Os eventos climáticos extremos, mostra o IPCC, expôs milhões de pessoas à insegurança alimentar e hídrica. Segundo Jean Ometto, a Amazônia que acaba dependendo de recursos naturais para a alimentação, como o pescado, demanda fortemente de produtos importados e, quando há um impacto na produção de bens agrícolas, como na produtividade de milho, a produção animal acaba sendo afetada e isso, de certa forma, aumenta o nível de vulnerabilidade.

“E quando pensamos na Amazônia em termos de produção agropecuária ou agrícola, que faz parte da região como uma atividade econômica, acaba que tendo um impacto econômico também e nós temos que modular bastante a produção agrícola voltada para a alimentação direta para as pessoas e a produção voltada para a exportação e fabricação de proteína animal, que tem uma relação menor com a segurança alimentar do que o pacote de produtos que a gente usa”, salientou.

Ações urgentes

As secas e enchentes extremas, como observadas na Amazônia em 2021, o aumento do desmatamento nos últimos anos, a maior emissão de gás carbônico — com taxa maior, inclusive, do que a capacidade de absorção — são efeitos severos das mudanças climáticas causadas pelos seres humanos e que se nada for feito para conter esses fenômenos a tendência é que eles sejam cada vez mais frequentes.

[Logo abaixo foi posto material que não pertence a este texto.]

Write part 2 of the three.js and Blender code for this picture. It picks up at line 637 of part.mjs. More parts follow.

E mesmo que os esforços para deter esses eventos, os impactos seriam severos e frequentemente irreversíveis, conforme o relatório. Caso a temperatura do planeta ultrapasse a temperatura de 1,5ºC, ainda que fossem tomadas decisões para sua redução e depois ela retornasse ao nível que era, no cenário climático chamado de overshoot, uma série de impactos já estaria estabelecida em ecossistemas, energia, abastecimento de água e segurança alimentar.

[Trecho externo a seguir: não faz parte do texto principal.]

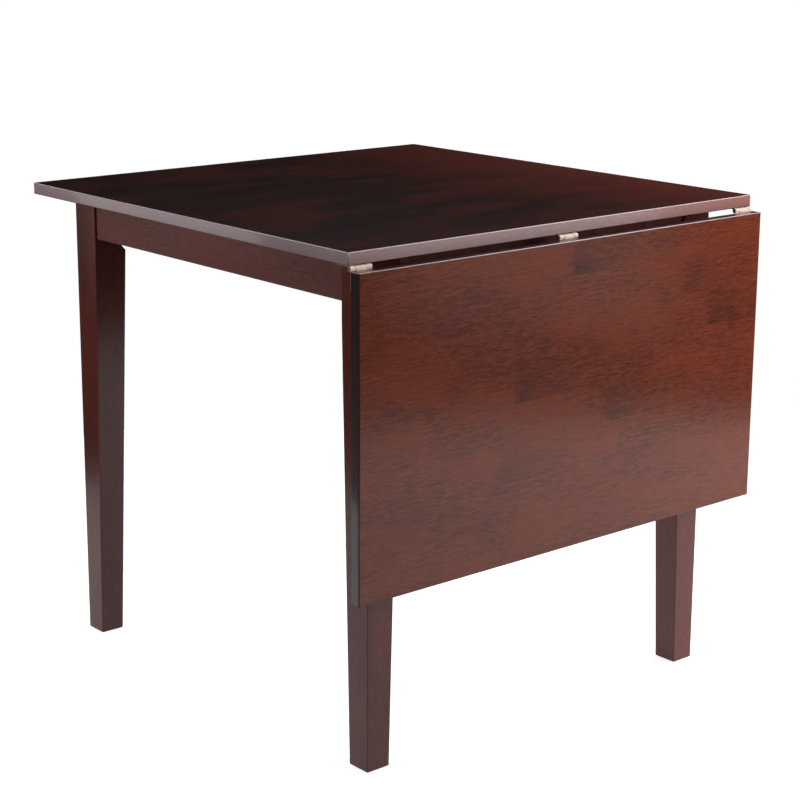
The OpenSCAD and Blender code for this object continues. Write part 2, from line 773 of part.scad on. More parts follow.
table_top();
drop_leaf();
leg_front_left();
leg_front_right();
leg_rear_left();
leg_rear_right();
apron_front();
apron_rear();
apron_left();
apron_right();
corner_bracket_front_left();
corner_bracket_front_right();
corner_bracket_rear_left();
corner_bracket_rear_right();
corner_bracket_screws();
hanger_bolts();
hanger_washers();
hanger_nuts();
top_angle_brackets();
top_angle_screws();
foot_glides();
hinge_top_plate_left();
hinge_top_plate_middle();
hinge_top_plate_right();
hinge_leaf_plate_left();
hinge_leaf_plate_middle();
hinge_leaf_plate_right();
hinge_pin_left();
hinge_pin_middle();
hinge_pin_right();
hinge_top_screws();
hinge_leaf_screws();
brace_frame_bracket_left();
brace_frame_bracket_right();
brace_lower_arm_left();
brace_lower_arm_right();
brace_upper_arm_left();
brace_upper_arm_right();
brace_leaf_bracket_left();
brace_leaf_bracket_right();
brace_frame_rivets();
brace_elbow_rivet_left();
brace_elbow_rivet_right();
brace_arm_rivet_left();
brace_arm_rivet_right();
brace_leaf_rivets();
brace_frame_screws();
brace_leaf_screws();
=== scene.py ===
"""Square drop-leaf dining table in dark stained hardwood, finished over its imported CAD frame.

Every length is in metres and every position is in the frame's own axes: X along the hinge line,
the leaf hangs on the -Y side and the floor is z = 0. CAD nodes whose shape is right keep it and
get a finish and soft edges. Screws, bolts and rivets are replaced by finer pieces at their solids.
"""

import json
import logging
import math
from collections.abc import Iterable, Sequence
from dataclasses import dataclass, replace
from enum import Enum
from functools import reduce

import bmesh
import bpy
import numpy as np
from mathutils import Matrix, Vector


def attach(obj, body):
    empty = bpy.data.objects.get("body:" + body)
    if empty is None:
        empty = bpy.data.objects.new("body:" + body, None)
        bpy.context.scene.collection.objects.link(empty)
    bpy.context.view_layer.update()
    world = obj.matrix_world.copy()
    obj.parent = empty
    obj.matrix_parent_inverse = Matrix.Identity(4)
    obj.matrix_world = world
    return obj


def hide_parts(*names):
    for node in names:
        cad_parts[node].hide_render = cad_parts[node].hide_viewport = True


LOG = logging.getLogger("table")
FRAME_PIXELS = 800.0
WELD = 1e-6
SMOOTH_ANGLE = math.radians(32)
STUDIO_SIDES = 96
AXES = (Vector((1, 0, 0)), Vector((0, 1, 0)), Vector((0, 0, 1)))
DIAGONALS = (Vector((1, 1, 0)), Vector((1, -1, 0)))

Colour = tuple[float, float, float]
Profile = Sequence[tuple[float, float]]
Socket = bpy.types.NodeSocket
Element = bmesh.types.BMVert | bmesh.types.BMEdge
WHITE: Colour = (1.0, 1.0, 1.0)
BLACK: Colour = (0.0, 0.0, 0.0)
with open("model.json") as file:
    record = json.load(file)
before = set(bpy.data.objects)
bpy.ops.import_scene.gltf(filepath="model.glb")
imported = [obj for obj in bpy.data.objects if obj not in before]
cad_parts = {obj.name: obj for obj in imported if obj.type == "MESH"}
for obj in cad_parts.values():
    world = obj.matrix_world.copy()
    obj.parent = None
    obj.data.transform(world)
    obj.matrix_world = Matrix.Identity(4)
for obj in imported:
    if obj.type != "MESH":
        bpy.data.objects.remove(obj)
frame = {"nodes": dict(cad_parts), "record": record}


class Grain(Enum):
    """Direction of the grain, as the turn that brings it onto the texture's X, in degrees."""

    ALONG_X = (0.0, 0.0, 0.0)
    ALONG_Y = (0.0, 0.0, -90.0)
    ALONG_Z = (0.0, 90.0, 0.0)


class Face(Enum):
    """Which way a board's broad faces look at rest."""

    UP = "up"
    FRONT = "front"


@dataclass(frozen=True)
class Finish:
    """What every finish has.

    Attributes:
        name: Name of the material.
        slot: The record's material slot that it stands for; not used.
    """

    name: str
    slot: str


@dataclass(frozen=True)
class WoodFinish(Finish):
    """Stained hardwood under a clear lacquer.

    Attributes:
        grain: Direction of the grain.
        face: Which way its broad faces look.
        stave_length: Usual length of a glued stave.
        stave_width: Width of a glued stave.
        pale: Colour of the palest grain.
        deep: Colour of the darkest grain.
        warm: Colour of the warm patches.
        smoke: Colour of pores and dark streaks.
        contrast: Strength of the grain.
        arris_highlight: Colour of a painted highlight on the upper arrises.
        arris: Share of that colour there.
        roughness: Roughness of the wood.
        shine: Specular level of the wood.
        coat: Weight of the lacquer.
        coat_roughness: Roughness of the lacquer.
        seed: Offset of the pattern, so that no two boards match.
        painted_light_drift: Gain of the tone towards the +X end, a painted gradient of light.
        smokiness: Strength of the dark starts of some staves.
        edge_sheen_shade: Colour painted on the long edges: painted sheen on the top, painted shade
            on the leaf.
        edge_sheen_shade_far: The same towards the +X end.
        end_sheen_shade: Colour painted on the ends of the boards: painted sheen on the top, painted
            shade on the leaf.
        edge_sheen_shade_share: Share of those painted colours on the edges and ends.
        sheen_shade_band: Heights between which those painted colours gain strength.
        corner: Share of the pores' colour on the other arrises.
    """

    grain: Grain
    face: Face
    stave_length: float
    stave_width: float
    pale: Colour
    deep: Colour
    warm: Colour
    smoke: Colour
    contrast: float
    arris_highlight: Colour
    arris: float
    roughness: float
    shine: float
    coat: float
    coat_roughness: float
    seed: float
    painted_light_drift: float = 0.0
    smokiness: float = 0.0
    edge_sheen_shade: Colour = BLACK
    edge_sheen_shade_far: Colour = BLACK
    end_sheen_shade: Colour = BLACK
    edge_sheen_shade_share: float = 0.0
    sheen_shade_band: tuple[float, float] = (0.0, 1.0)
    corner: float = 0.0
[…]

Impactos do desmatamento podem ser irreversíveis (Ibama/ Divulgação)

Essas constatações do relatório do IPCC, para ambientalistas e ativistas, deixam uma mensagem clara: de que as promessas governamentais não são suficientes e que os governos precisam reforçar e acelerar os cortes de emissões e priorizar uma adaptação centrada para salvar as pessoas e os animais de ondas extremas de calor e da vulnerabilidade alimentar.

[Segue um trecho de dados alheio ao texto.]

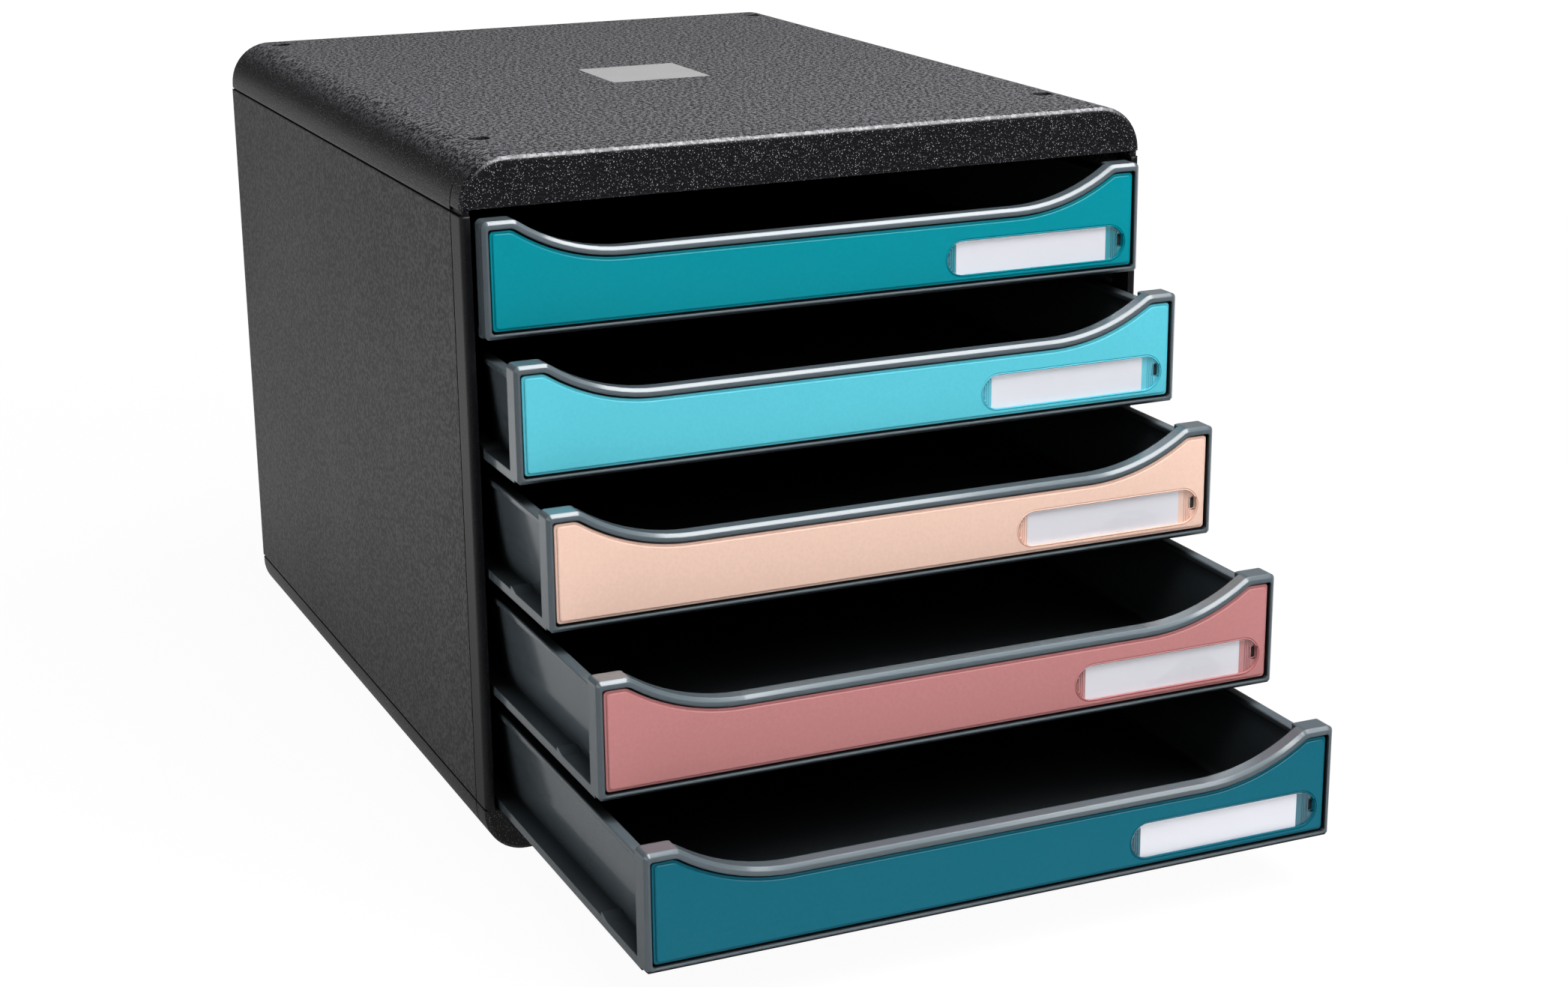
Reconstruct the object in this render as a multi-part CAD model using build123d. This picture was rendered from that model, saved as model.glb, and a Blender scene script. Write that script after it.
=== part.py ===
"""Desktop drawer module for papers and small supplies: a black moulded cabinet made of a lid, a base, two
side panels and a back, with five pull-out trays that have a scooped front, a coloured panel and a label window.

Frame: millimetres, +Z up, the fronts face -Y, +X is to the right as seen from the front. The origin is the
middle of the cabinet's footprint on the surface that it stands on. The trays are drawn pulled out, the lowest
the furthest, by DRAWER_OPENINGS.
"""
from build123d import *
import math
import os

# ---- Cabinet, outside ----
CASE_WIDTH = 278.0
CASE_DEPTH = 347.0
CASE_HEIGHT = 267.0
FOOT_HEIGHT = 1.2
FOOT_DIAMETER = 7.6
BASE_HEIGHT = 17.8            # from the underside of the base to the lower side seam
LID_HEIGHT = 19.7             # from the upper side seam to the top
LID_RADIUS = 18.0             # the two long upper edges
BASE_RADIUS = 16.0            # the two long lower edges
FRONT_EDGE_RADIUS = 2.0       # where the front bands and posts turn into the front face
BASE_EDGE_CHAMFER = 1.3
REAR_EDGE_CHAMFER = 1.0
# ---- Cabinet, walls and seams ----
SKIN = 2.6                    # wall of the lid, base, sides and back
BAND_DEPTH = 12.0             # front bands and posts, front to back
POST_WIDTH = 3.6
SEAM_WIDTH = 0.8              # open shadow line between two mouldings
SEAM_DEPTH = 0.8
NECK_HEIGHT = 2.4             # recessed strip between the lid's front band and each post
NECK_INSET = 1.0
BAND_LIFT = 1.5               # the lid's front band stops this much above the side seam
LID_RIB_HEIGHT = 5.0
BASE_RIB_HEIGHT = 7.0
RIB_WIDTH = 1.8
RIB_COUNT = 3
# ---- Stacking sockets in the lid, with the feet under them ----
SOCKET_DEPTH = 1.6
SOCKET_PLAY = 0.6             # socket diameter over foot diameter
SOCKET_FROM_SIDE = 21.0
SOCKET_FROM_FRONT = 41.0
SOCKET_FROM_BACK = 13.0
# ---- Bare plate let into the lid ----
PLATE_SIZE = 43.5
PLATE_THICKNESS = 0.5
PLATE_GAP = 0.15
PLATE_CENTRE = (-2.2, -1.5)
# ---- Drawer fronts ----
DRAWER_OPENINGS = (9.2, 38.8, 68.1, 113.2, 154.0)     # how far each front stands out, top drawer first
DRAWER_LIFT = 0.95            # gap between the base and the lowest drawer
BAY_TOP_GAP = 0.3             # between the topmost drawer's room and the lid's front band
FRONT_GAP = 2.81              # from one drawer front up to the next
FRONT_PLAY = 1.5              # between a drawer front and each post
SCOOP_DROP = 13.3             # lip in the middle, below the raised corners
SCOOP_END = 53.9              # from each end of the front to the lip's straight low stretch
SCOOP_RADIUS = 71.6           # of the curve up to each corner
LIP_DEPTH = 7.2
RETURN_DEPTH = 8.8            # how far the front's side edges reach back
CORNER_WIDTH = 12.3           # of each raised corner
LIP_CHAMFER = 1.2
CORNER_ROUND = 2.2
KINK_ROUND = 5.0
FOOT_CORNER_CUT = 0.95
BORDER_SIDE = 2.0             # frame round the colour panel, at the sides and the bottom
BORDER_TOP = 2.9
FRONT_WALL = 2.2              # behind the colour panel
# ---- Colour panel ----
PANEL_THICKNESS = 2.0
PANEL_SET_BACK = 0.6
PANEL_GAP = 0.8
PANEL_CHAMFER = 0.3
PANEL_CORNER_ROUND = 1.0
PANEL_KINK_ROUND = 4.0
# ---- Label window in the colour panel ----
WINDOW_LENGTH = 77.5
WINDOW_HEIGHT = 13.6
WINDOW_FROM_SIDE = 6.3        # window's right end from the right end of the drawer front
WINDOW_Z = 12.25
WINDOW_POCKET = 1.4
WINDOW_GAP = 0.15
WINDOW_SET_BACK = 0.15
CARD_LENGTH = 65.5
CARD_SHIFT = -1.75            # card's middle from the window's middle
CARD_THICKNESS = 0.3
CARD_GAP = 0.3                # card to the pocket's long edges
NAIL_SLOT_WIDTH = 1.6
NAIL_SLOT_HEIGHT = 4.4
NAIL_SLOT_RISE = 0.8          # slot's middle above the window's middle
NAIL_SLOT_EDGE = 1.2          # slot's middle from the window's right end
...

“As ações urgentes a serem tomadas, em particular, por conta de mitigação, é fazer com que a temperatura não chegue a esse nível de 1,5ºC, o que vai ser muito difícil. A gente já está em 1,1ºC, quase em 1,2ºC e, para chegar em 1,5ºC não vai demorar muito. Mas tem que tomar medidas muito fortes para mesmo ele chegando em 1,5ºC passe a ter uma curva de retrocesso da temperatura nem que seja na segunda parte deste século”, ponderou Jean Ometto.

Ecossistema

Os impactos “catastróficos” do aquecimento global para a humanidade e os ecossistemas, segundo o relatório, levou metade das espécies estudadas a migrar de suas regiões para polos ou altitudes mais elevadas, com o objetivo de fugir do calor. Além disso, conforme o pesquisador Jean Ometto, algumas espécies chegaram a sofrer com a extinção por conta da intensidade da seca em seus territórios.

“A extinção nós ainda não conseguimos caracterizar claramente, mas o impacto em populações em algumas regiões do Cerrado e da Caatinga já são identificados. Na projeção, nós identificamos que mantendo essa trajetória do aumento de temperatura o impacto sobre essas espécies vai se tornar mais dramático”, frisou o especialista.